Thanks for visiting 52 Week Season!

52 Week Season is a project to explore a hunting or fishing opportunity each week of the year in the mid-Atlantic. When I started, my intention was to interview various hunting and fishing guides on their approaches throughout the seasons, but I increasingly became more interested in the seasonal patterns of the species themselves and the yearly rituals we build around them. 

Some of these traditions are based on seasonal cues such as migrations or reproduction, while others are purely institutionalized by the DNR. 

For example, we don’t know exactly when the conditions will be perfect for the green drake hatch, whitetail rut, or canvasback migrations, but we have a pretty good idea from years of trial and error and perhaps some data (Memorial Day, mid-November, and “Canuary,” respectively). We itch for a warming trend for yellow perch in the spring and a northwest cold front for Canada geese at the fall but are at the mercy of mother nature. 

Yet we do know that the best opportunity for dove is high noon on September 1, that White Marlin Open is the first full week of August, and that schools are closed the Monday after Thanksgiving for whitetail opener in Pennsylvania. 

Many of these yearly traditions revolve around food -- springtime means shad plankings and fall means oyster roasts -- while others are strictly for sport. Some rituals aren’t based on science or calendar at all but just feel right. Mid-summer is the not the best time for largemouth bass, but there’s something about throwing poppers on a glassy lake before a July thunderstorm.

 Could you possibly hit each of these experiences in 52 weeks? Of course not. It’s absurd to you think you would have the time, but it’s also crazy to assume that a shark fisherman cares to throw flies at brook trout or that a duck hunter has any interest in coyotes. Plus, a jack of all trades is usually a master of none. 

But if you’re lucky, you can start to make connections. A hunter of diving ducks will know to return to the “hard bottom” during rockfish season, and a pheasant hunter can always use those tail feathers for a steelhead fly. And what is more satisfying than a cast-and-blast day targeting speckled trout and blue-wing teal in a September marsh? 

Some of the critters on this list are native and some are non-native, and many times it’s not clear. Largemouth bass are a familiar non-native species while snakehead are a non-native monster in many people’s eyes. Brown trout are non-native but long-established; sika deer are imported but at the same time unique to Maryland; and elk are native but reestablished. Tarpon and coyotes seem way out of place but are adapting to changing environments. 

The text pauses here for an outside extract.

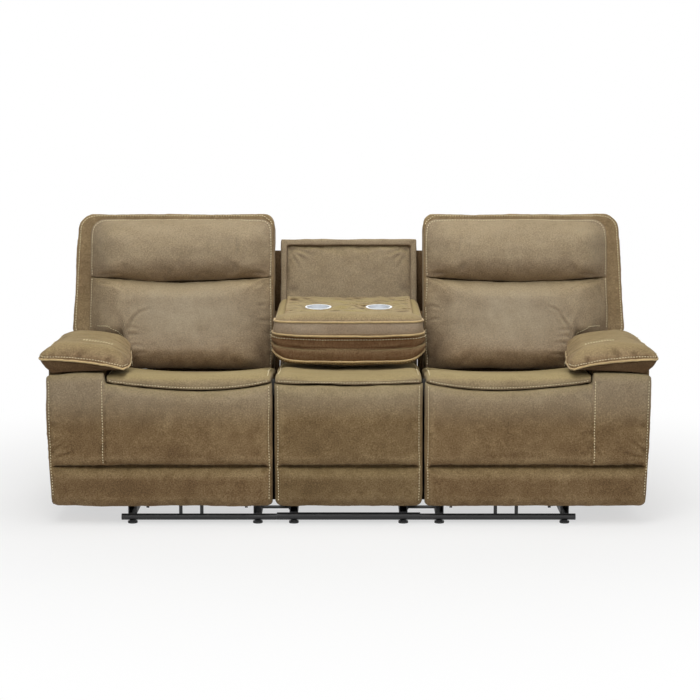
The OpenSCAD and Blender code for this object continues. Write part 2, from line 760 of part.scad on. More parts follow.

So what is the "Mid-Atlantic"?  

One of my favorite descriptions is the boundaries of the Chesapeake Bay watershed featured in William Warner's Beautiful Swimmers

"The Bay’s entire watershed extends north through Pennsylvania to the Finger Lakes and Mohawk Valley country of New York, by virtue of the Susquehanna, the mother river that created the Bay. To the west it traces far back into the furrowed heartland of Appalachia, but one mountain ridge short of the Ohio-Mississippi drainage, by agency of the Potomac. To the east the flatland rivers of the Eastern Shore rise from gum and oak thickets almost within hearing distance of the pounding surf of the Atlantic barrier islands. To the south, Bay waters seep through wooded swamps to the North Carolina sounds, where palmettos, alligators and great stands of bald cypress first appear."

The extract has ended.